I love that picture.
and Sunno, UMG, and Sony are still in federal court in Massachusetts. The fair use defense relied on is the same defense that was rejected in the year 2000. Whether training a commercial AI model on copyrighted m recordings without a license constitutes infringement has not yet been settled, but by the end of this case, it will be.
So, we'll find out.
Now, back in May, uh, UMG and Sony deployed audio fingerprinting technology to actually scan Sunno's data sets, and then were able to file a motion to add 61,000 specific recordings to that complaint. Because don't forget, it's per track that they will be sued on for willful infringement, which if that does happen, and that's a maximum penalty of $150,000 per track, then that's going to be a huge issue. if they are sued for the maximum statutory penalty, which would equate to $9.15 billion.
So, we're in very interesting times right now.

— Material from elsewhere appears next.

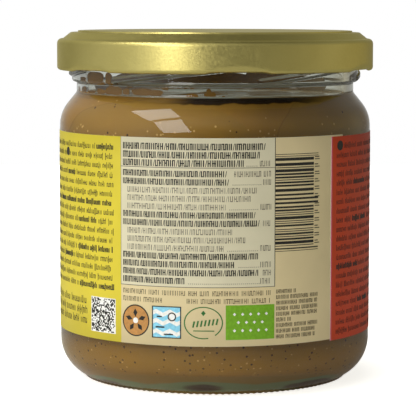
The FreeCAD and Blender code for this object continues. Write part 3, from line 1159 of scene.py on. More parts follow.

And the $400 million round will not stop that legal lawsuit. It just delays it a little more.
So, I find that really interesting. I love keeping in touch with Sunno.
mp3.com had the users and had the institutional confidence and the growth curve that looked from inside a venture fund in 1999 that it could only go one direction and that was up and when it was finished it sold for $350 million which was a 95% collapse in value is replaying that tape at 10 times the scale and there are similarities and parallels to this which is why I have reported on it even though they are obviously different companies.
So, we'll just have to wait and see if I click on that hyperlink cuz I am absolutely desperate to see what comes up when you go on to mp3.com.
And unfortunately, we don't have much other than the domain is for sale and it's for sale for half a million dollars.
What a shame.
What a shame.
So, there you have it. I hope you like this video. Catch you on the next one.